Arthritic Tom & Jerry

(C) 1975, Turner Entertainment

For Tom & Jerry fans in the 1970’s, Sept. 6, 1975 was the day the music died.

That date marked ABC’s premiere broadcast of an animation abomination titled The Tom & Jerry/Grape Ape Show. If you do remember this painful entry in the Saturday-morning TV kiddie fest, you probably don’t want to.

The story goes that in the ’70s, Bill Hanna and Joseph Barbera — whose Hanna-Barbera company was by then the go-to source for Saturday morning cartoons — purchased the rights to produce TV cartoons starring Tom & Jerry, the cat-and-mouse duo that had earned them countless Academy Awards in the 1940’s and ’50s. Hanna and Barbera screened several of their classic T&J cartoons for executives at M-G-M (the movie studio that owned the rights to the characters). The execs laughed heartily at the cartoons, then did an about-face and said that T&J’s “violence” would never pass muster with Network Standards and Practices (who were then being hounded by parents’ groups who leaned heavily on sponsors to pressure networks into broadcasting more “uplifting” fare on Saturday mornings).

Given little choice in the matter, Hanna-Barbera proceeded to homogenize Tom & Jerry to the point of unrecognizability. The once-dueling duo was turned into a pair of friends (a la Laurel & Hardy, minus the comedy) who engaged in pointless “adventures.” And Jerry now sported a bow tie that enabled H-B’s animators to “split up” his movements (so that his head and his body could move separately), saving money for the cost-cutting H-B unit.

Initially, the T&J cartoons were paired (in an hour-long format) with the cartoons of an equally witless character named the Great Grape Ape. This was a benign but moronic purple gorilla with a fast-talking sidekick, improbably named Beegle-Beagle (I guess as a salute to the character Nicely-Nicely from the Broadway hit Guys & Dolls. I’m sure that reference got a big laugh from Saturday-morning cereal-crunchers).
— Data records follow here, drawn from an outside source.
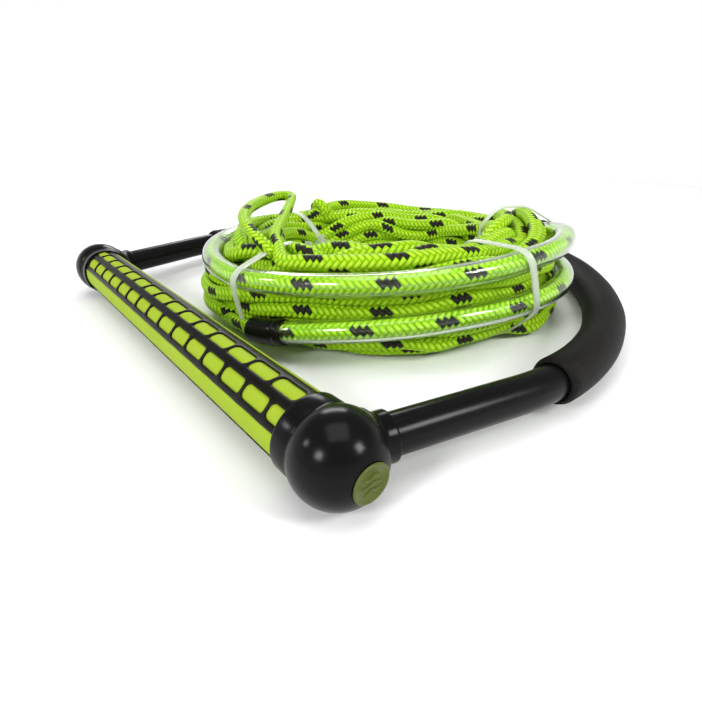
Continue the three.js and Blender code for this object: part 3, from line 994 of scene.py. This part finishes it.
def panel_piece(word, finish):
    """A moulded panel with rounded windows, cut from a flat sheet and bent round the sleeve."""
    front, turn = PANEL_SPAN[word]
    width = PANEL_WIDTH * DEG * PANEL_R
    points, edges = [], []

    def add_loop(loop):
        start = len(points)
        points.extend(loop)
        edges.extend((start + i, start + (i + 1) % len(loop)) for i in range(len(loop)))

    for offset in (0.0, 0.3, 0.7):
        low, high = offset, width - offset
        half = GRIP_HALF - 1 - offset
        ys = np.linspace(-half, half, 90)
        loop = [(y, low + w) for y, w in zip(ys, scallop_at(ys))]
        loop += [(half, s) for s in np.linspace(low, high, 22)[1:-1]]
        loop += [(y, high) for y in ys[::-1]]
        loop += [(-half, s) for s in np.linspace(high, low, 22)[1:-1]]
        add_loop(loop)
    for row, low, high in WINDOWS:
        for offset in (0.0, 0.28, 0.62):
            add_loop(window_loop(row, low, high, offset))
    for s in np.arange(1.1, width - 0.9, 1.2):
        for y in np.arange(-GRIP_HALF + 2.5, GRIP_HALF - 2, 2.4):
            if window_distance(y, s) > 0.95:
                points.append((y, float(s)))
    verts, _, faces, *_ = geometry.delaunay_2d_cdt([Vector(p) for p in points], edges, [], 0, 1e-5)
    flat = np.array([(v.x, v.y) for v in verts])
    middles = np.array([flat[list(f)].mean(0) for f in faces])
    gap = window_distance(middles[:, 0], middles[:, 1])
    kept = (gap > 0) & (middles[:, 1] > scallop_at(middles[:, 0])) & (middles[:, 1] < width)
    faces = [f for f, keep in zip(faces, kept) if keep]
    wall = window_distance(flat[:, 0], flat[:, 1])
    edge = np.minimum(wall, np.minimum(flat[:, 1], width - flat[:, 1]))
    crown = np.clip(edge / 0.75, 0, 1)
    radius = 15.0 + 0.42 * np.sqrt(np.clip(1 - (1 - crown) ** 2, 0, 1))
    ridge_s = (ROW_ANGLES[0] + ROW_ANGLES[1]) / 2 * DEG * PANEL_R
    radius += 0.22 * np.exp(-((flat[:, 1] - ridge_s) / 0.9) ** 2) * crown
    angle = (front * DEG) + turn * flat[:, 1] / PANEL_R
    xyz = np.stack([BAR_X + radius * np.cos(angle), flat[:, 0], BAR_Z + radius * np.sin(angle)], 1)
    if turn > 0:
        faces = [tuple(reversed(f)) for f in faces]
    panel = mesh_object(f"window_panel_{word}", xyz, faces)
    weld(panel, 1e-6)
    outward_normals(panel)
    solidify = panel.modifiers.new("thickness", "SOLIDIFY")
    solidify.thickness = 1.1 * MM
    solidify.offset = -1
    return finish_piece(panel, "handle", finish, "panel", f"grip_panel_{word}")


def outward_normals(obj):
    """Turns an open shell's faces away from the bar's axis."""
    work = bmesh.new()
    work.from_mesh(obj.data)
    work.faces.ensure_lookup_table()
    bmesh.ops.recalc_face_normals(work, faces=work.faces)
    axis = Vector((BAR_X * MM, 0, BAR_Z * MM))
    score = 0
    for face in work.faces:
        away = face.calc_center_median() - axis
        away.y = 0
        score += face.normal.dot(away)
    if score < 0:
        bmesh.ops.reverse_faces(work, faces=work.faces)
    work.to_mesh(obj.data)
    work.free()


def sleeve_piece(finish):
    """The foam sleeve, standing proud as a soft pillow in each window and in the two plain strips."""
    sides, rings = 150, 400
    half = GRIP_HALF - 0.4
    ys = np.linspace(-half, half, rings)
    angles = np.arange(sides) * 360 / sides
    y, angle = np.meshgrid(ys, angles, indexing="ij")
    radius = np.full(y.shape, 14.98)
    for front, turn in PANEL_SPAN.values():
        across = ((turn * (angle - front)) % 360) * DEG * PANEL_R
        within = across < PANEL_WIDTH * DEG * PANEL_R
        wall = window_distance(y, across)
        dome = 14.55 + 0.62 * (1 - (1 - np.clip(-wall / 3.0, 0, 1)) ** 2)
        covered = np.where(wall < 0, dome, SLEEVE_BASE)
        radius = np.where(within, covered, radius)
    x = BAR_X + radius * np.cos(angle * DEG)
    z = BAR_Z + radius * np.sin(angle * DEG)
    verts = np.stack([x, y, z], -1).reshape(-1, 3)
    sleeve = mesh_object("foam_grip", verts, ring_faces(rings, sides))
    weld(sleeve)
    outward_normals(sleeve)
    return finish_piece(sleeve, "handle", finish, "foam_lime", "grip_sleeve")


sleeve_piece(lime_foam_material())
panel_finish = rubber_material()
for word in PANEL_SPAN:
    panel_piece(word, panel_finish)
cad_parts["grip_tube"].data.materials.clear()
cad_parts["grip_tube"].data.materials.append(metal_material())

# ---- hubs


def arm_offset(reach):
    return HUB_Y - HOSE_INSET + reach * math.tan(ARM_SPLAY)


def hose_point(reach, y):
    return np.array((BAR_X + reach, y, BAR_Z + (11.0 - BAR_Z) * reach / LOOP_REACH))


def hub_piece(word, side, finish):
    profile = [(11.5, -COLLAR_FLOOR), (COLLAR_CUP_R, -COLLAR_FLOOR), (COLLAR_CUP_R, -COLLAR_FACE + 0.3)]
    for i in range(5):
        angle = math.pi - i / 4 * math.pi
        profile.append((COLLAR_CUP_R + 0.45 + 0.45 * math.cos(angle),
                        -COLLAR_FACE + 0.3 - 0.3 * math.sin(angle)))
    first, last = -math.acos(COLLAR_R / HUB_R), math.asin(HUB_FLAT / HUB_R)
    profile.append((COLLAR_R, -COLLAR_FACE + 1.2))
    profile.append((COLLAR_R, HUB_R * math.sin(first) - 1.0))
    profile.append((COLLAR_R - 0.25, HUB_R * math.sin(first) - 0.3))
    for i in range(33):
        angle = first + 0.02 + (last - first - 0.02) * i / 32
        profile.append((HUB_R * math.cos(angle), HUB_R * math.sin(angle)))
    flat_r = HUB_R * math.cos(last)
    profile += [(flat_r - 0.15, HUB_FLAT + 0.12), (flat_r - 0.35, HUB_FLAT), (0.0, HUB_FLAT)]
    centre = np.array((BAR_X, side * HUB_Y, BAR_Z))
    ball = lathe_object(f"hub_ball_{word}", profile, 96, centre, (0, side, 0))
    start = hose_point(HOSE_START, side * arm_offset(HOSE_START))
    end = hose_point(NECK_END + 4, side * arm_offset(NECK_END + 4))
    direction = (end - start) / np.linalg.norm(end - start)
    neck_profile = [(8.4, -1.0), (8.4, 9.0)]
    for i in range(7):
        angle = math.pi - i / 6 * math.pi / 2
        neck_profile.append((9.2 + 0.8 * math.cos(angle), 9.0 + 0.6 * math.sin(angle)))
    neck_profile += [(9.7, 9.55), (9.95, 9.2), (NECK_R, 8.6), (NECK_R, 5.6), (10.25, 4.4), (10.9, 3.2),
                     (12.4, 1.6), (12.6, -1.0), (8.4, -1.0)]
    neck = lathe_object(f"hub_neck_{word}", neck_profile, 64, start, direction)
    hub = join(f"hub_shell_{word}", [ball, neck])
    return finish_piece(hub, "handle", finish, "hub", f"hub_{word}")


def badge_piece(word, side, finish):
    """A plain round badge: a rim and three ripples of different lengths."""
    centre = np.array((BAR_X, side * HUB_Y, BAR_Z))
    base = HUB_FLAT + 0.3
    profile = [(0.0, base), (BADGE_R - 0.2, base), (BADGE_R, base + 0.2), (BADGE_R, base + 0.6)]
    profile += [(BADGE_R - 0.25, base + 0.85), (BADGE_R - 0.7, base + 0.9), (BADGE_R - 0.95, base + 0.8)]
    profile += [(BADGE_R - 1.2, base + 0.55), (0.0, base + 0.55)]
    disc = lathe_object(f"badge_disc_{word}", profile, 72, centre, (0, side, 0))
    parts = [disc]
    out = np.array((0, side, 0.0))
    level = np.array((1.0, 0, 0))
    for row, (height, half) in enumerate(((2.6, 3.6), (0.0, 4.6), (-2.6, 3.6))):
        t = np.linspace(-1, 1, 33)
        wave = height + 0.45 * np.sin(t * math.pi * 1.5 + row)
        line = (centre + out * (base + 0.5))[None, :] + np.outer(t * half, level)
        line = line + np.outer(wave, (0, 0, 1.0))
        widths = 0.62 * np.sqrt(np.clip(1 - np.abs(t) ** 4, 0.02, 1))
        parts.append(tube_object(f"badge_ripple_{word}_{row}", line, widths, 12))
    badge = join(f"badge_{word}", parts)
    return finish_piece(badge, "handle", finish, "badge", f"hub_badge_{word}")


hub_finish = black_gloss_material("hub_gloss", 0.16)
badge_finish = badge_material()
for word, side in (("left", 1), ("right", -1)):
    hub_piece(word, side, hub_finish)
    badge_piece(word, side, badge_finish)

# ---- hose and float


def half_hose(side, steps=90):
    a = np.array((ARM_REACH, arm_offset(ARM_REACH)))
    b = a + BEND_HANDLE_ARM * np.array((math.cos(ARM_SPLAY), math.sin(ARM_SPLAY)))
    c, d = np.array((LOOP_REACH, BEND_HANDLE_TIP)), np.array((LOOP_REACH, 0.0))
    straight = np.linspace(HOSE_START, ARM_REACH, 14)[:-1]
    plan = [np.array((reach, arm_offset(reach))) for reach in straight]
    for t in np.linspace(0, 1, steps):
        plan.append(a * (1 - t) ** 3 + 3 * b * t * (1 - t) ** 2 + 3 * c * t * t * (1 - t) + d * t ** 3)
    return np.array([hose_point(x, side * y) for x, y in plan])


def hose_line():
    return resample(np.vstack([half_hose(-1), half_hose(1)[::-1][1:]]), 4.0)


def hose_piece(line, finish):
    hose = tube_object("loop_hose", line, HOSE_R, 48, bore=5.6)
    return finish_piece(hose, "handle", finish, "hose", "bridle_hose")


def float_piece(line, finish):
    covered = resample(line[line[:, 0] > BAR_X + FLOAT_START], 2.5)
    t = np.linspace(0, 1, len(covered))
    gone = np.minimum(np.arange(len(covered)), np.arange(len(covered))[::-1]) * 2.5
    radii = FLOAT_R - 0.35 * np.sin(t * math.pi) ** 2 + 0.06 * np.sin(t * 47) + 0.05 * np.sin(t * 83 + 1)
    radii -= 0.9 * (1 - np.sqrt(np.clip(1 - (1 - np.clip(gone / 1.6, 0, 1)) ** 2, 0, 1)))
    foam = tube_object("foam_float", covered, radii, 56, bore=np.full(len(covered), HOSE_R + 0.35))
    return finish_piece(foam, "handle", finish, "foam_black", "float_sleeve")


loop_line = hose_line()
hose_piece(loop_line, black_gloss_material("hose_gloss", 0.2, shine=0.12, grain=500, relief=0.00003))
float_piece(loop_line, black_foam_material())

# ---- stage


def make_floor():
    edge = [(FLOOR_R * math.cos(i * 3 * DEG), FLOOR_R * math.sin(i * 3 * DEG), 0) for i in range(120)]
    floor = mesh_object("floor", edge, [range(120)], smooth=False)
    s = Shader("floor_pale")
    colour = speckled_colour(s, (0.90, 0.90, 0.90), (0.93, 0.93, 0.93), 3)
    floor.data.materials.append(s.set(Base_Color=colour, Roughness=0.8, Specular_IOR_Level=0.2))


def area_light(name, place, target, size, power, size_y=None):
    data = bpy.data.lights.new(name, "AREA")
    data.energy = power
    data.shape = "RECTANGLE"
    data.size = size
    data.size_y = size_y or size
    light = add_object(name, data)
    light.location = Vector(place)
    light.rotation_euler = (Vector(target) - Vector(place)).to_track_quat("-Z", "Y").to_euler()


def make_sky():
    """A pale band round the horizon under a dimmer ceiling, as in a studio with a white sweep."""
    world = bpy.data.worlds.new("studio")
    world.use_nodes = True
    tree = world.node_tree
    coordinates = tree.nodes.new("ShaderNodeTexCoord")
    split = tree.nodes.new("ShaderNodeSeparateXYZ")
    ramp = tree.nodes.new("ShaderNodeValToRGB")
    tree.links.new(coordinates.outputs["Generated"], split.inputs[0])
    tree.links.new(split.outputs[2], ramp.inputs[0])
    tree.links.new(ramp.outputs[0], tree.nodes["Background"].inputs[0])
    low, high = ramp.color_ramp.elements
    low.position, low.color = SKY_BAND[0], (1, 1, 1, 1)
    high.position, high.color = SKY_BAND[1], (SKY_CEILING, SKY_CEILING, SKY_CEILING, 1)
    tree.nodes["Background"].inputs[1].default_value = 1.0
    bpy.context.scene.world = world


def make_lights():
    for name, azimuth, elevation, distance, size, size_y, power in SOFTBOXES:
        flat = distance * math.cos(elevation * DEG)
        height = distance * math.sin(elevation * DEG)
        place = (flat * math.cos(azimuth * DEG), flat * math.sin(azimuth * DEG), height)
        area_light(name, place, (0, 0, 0.03), size, power, size_y)


make_floor()
make_sky()
make_lights()
bpy.context.scene.view_settings.view_transform = "Standard"
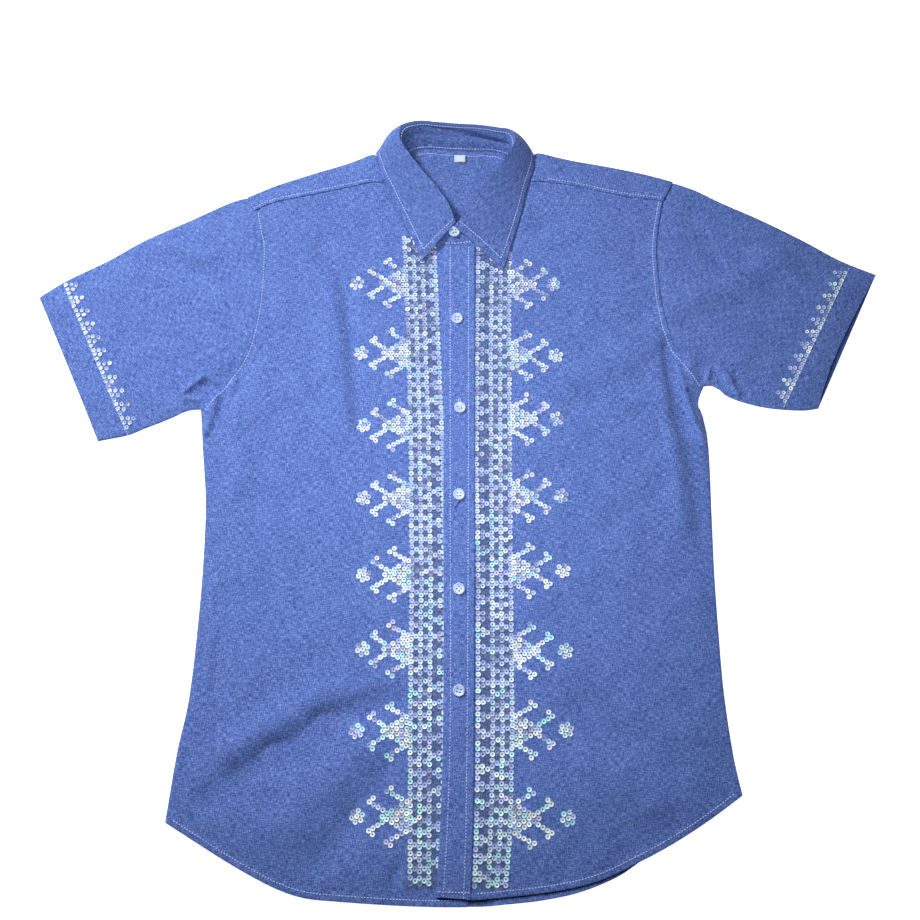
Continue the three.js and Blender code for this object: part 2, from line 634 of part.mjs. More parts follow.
// Where a button lies: on the placket, or on the band and leaning with it.
function buttonPlace(x, y, isOnBand) {
  if (!isOnBand) return new THREE.Matrix4().makeTranslation(x, y, placketHeight(x, y) + CLOTH + SEAM_GAP);
  const { foot, top } = BAND[BAND.length - 2];
  const up = new THREE.Vector3(0, top[1] - foot[1], top[2] - foot[2]).normalize();
  const out = new THREE.Vector3(1, 0, 0).cross(up);
  const base = new THREE.Vector3(x, foot[1], foot[2]).addScaledVector(up, (y - foot[1]) / up.y);
  base.addScaledVector(out, COLLAR_CLOTH / 2 + 2 * SEAM_GAP);
  return new THREE.Matrix4().makeBasis(new THREE.Vector3(1, 0, 0), up, out).setPosition(base);
}

// ---------------------------------------------------------------- the shirt

add("back", back(), clothMaterial());
add("yoke", yoke(), clothMaterial());
add("front_right", frontRight(), clothMaterial());
add("front_left", frontLeft(), clothMaterial());
add("placket", placket(), clothMaterial());
add("sleeve_right", sleeve("right"), clothMaterial());
add("sleeve_left", sleeve("left"), clothMaterial());
add("collar_stand", sheet(BAND_STEPS, bandSurface(), COLLAR_CLOTH), clothMaterial());
add("collar_leaf", sheet(LEAF_STEPS, leafSurface(), COLLAR_CLOTH), clothMaterial());

for (const [i, { name, x, y }] of BUTTONS.entries()) {
  add(name, button(), matte(BUTTON_COLOUR, 0.35), buttonPlace(x, y, i === 0));
}

add("label", label(), matte(LABEL_COLOUR, 0.8));

export default shirt;
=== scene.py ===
import json
import math

import bpy
import numpy as np
from mathutils import Matrix, Vector

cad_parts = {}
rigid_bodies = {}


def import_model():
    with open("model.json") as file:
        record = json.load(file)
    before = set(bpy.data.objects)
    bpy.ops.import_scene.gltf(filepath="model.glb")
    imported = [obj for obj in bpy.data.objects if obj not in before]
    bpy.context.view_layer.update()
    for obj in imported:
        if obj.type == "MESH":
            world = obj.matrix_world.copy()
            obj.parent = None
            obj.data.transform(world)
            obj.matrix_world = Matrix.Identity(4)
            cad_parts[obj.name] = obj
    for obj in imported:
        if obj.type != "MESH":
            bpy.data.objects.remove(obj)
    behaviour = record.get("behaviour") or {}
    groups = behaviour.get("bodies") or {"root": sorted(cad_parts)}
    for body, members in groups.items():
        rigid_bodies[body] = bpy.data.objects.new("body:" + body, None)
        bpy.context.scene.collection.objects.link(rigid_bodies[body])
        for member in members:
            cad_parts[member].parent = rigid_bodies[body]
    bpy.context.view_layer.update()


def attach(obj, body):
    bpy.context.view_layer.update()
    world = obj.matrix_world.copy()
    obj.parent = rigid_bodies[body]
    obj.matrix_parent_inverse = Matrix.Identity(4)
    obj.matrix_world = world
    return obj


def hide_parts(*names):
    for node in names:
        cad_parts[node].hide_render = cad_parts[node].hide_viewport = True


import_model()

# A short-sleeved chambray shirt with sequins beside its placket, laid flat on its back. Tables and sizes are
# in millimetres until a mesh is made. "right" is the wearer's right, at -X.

MM = 0.001

# ---------------------------------------------------------------- driving sizes, as the solids have them

CLOTH = 1.2  # wall of a solid panel
SEAM_GAP = 0.3
OVERLAP_GAP = 0.8
LOFT = 2.4
LOFT_REACH = 45
MIDDLE_LOFT = 2.0
MIDDLE_HALF_WIDTH = 24
MIDDLE_BLEND = 30
OVERLAP_EDGE = 18
OVERLAP_BLEND = 18
PLACKET_GAP = 0.5
RISE_HEIGHT, RISE_START, RISE_END, RISE_HALF_WIDTH, RISE_BLEND = 4.5, 284, 345, 86, 45

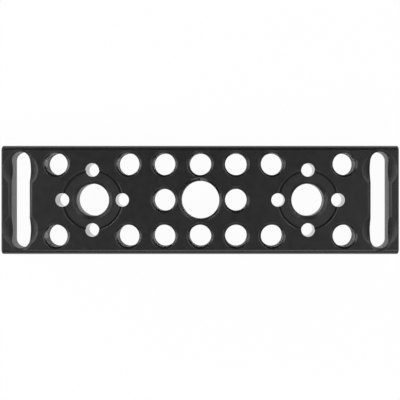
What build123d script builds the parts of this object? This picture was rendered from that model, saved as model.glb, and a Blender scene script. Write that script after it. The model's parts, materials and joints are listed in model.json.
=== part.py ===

After a year, apparently ABC decided to air the characters in slightly more palatable formats. Each set of characters got their own show, which quietly died until Cartoon Network was formed in 1992 and Ted Turner used the Grape Ape segments to fill up his schedule.

In any case, everything that Hanna-Barbera ever learned about gags and comic timing seemed to have been forgotten in these TV-made forgeries. One lyric in the TV show’s theme (about the only enjoyable asset of the series) goes, “You’ll begin with a grin when you first tune us in.” But there’s nothing in the TV Tom & Jerry that ever takes you beyond the grinning stage. H-B went from great comedy routines to which you had to pay attention to get all the jokes, to getting everything telegraphed to the dumbest yahoo in the audience. It’s as though people who never really “got” Tom & Jerry’s comedy were trying to write it.

Amazingly, there appear to be viewers who actually prefer this dumbed-down TV series to the beautifully animated cartoons that inspired it. There is even an entire website devoted to this show. (Click here to view it. The site also provides one example of the Sat.-morning show’s six-minute T&J segments; watch it, and see how long you can tolerate it before moving along to somewhere else on the Internet.)

The TV T&J cartoons are bad enough on their own. What really gets my goat is that they were made by the same guys who worked on these cartoons (in full-animation mode) for 17 years. Somewhere in their heart of hearts, Hanna and Barbera must have felt at least a pang of guilt for taking the fun out of their own creations just for a quick buck.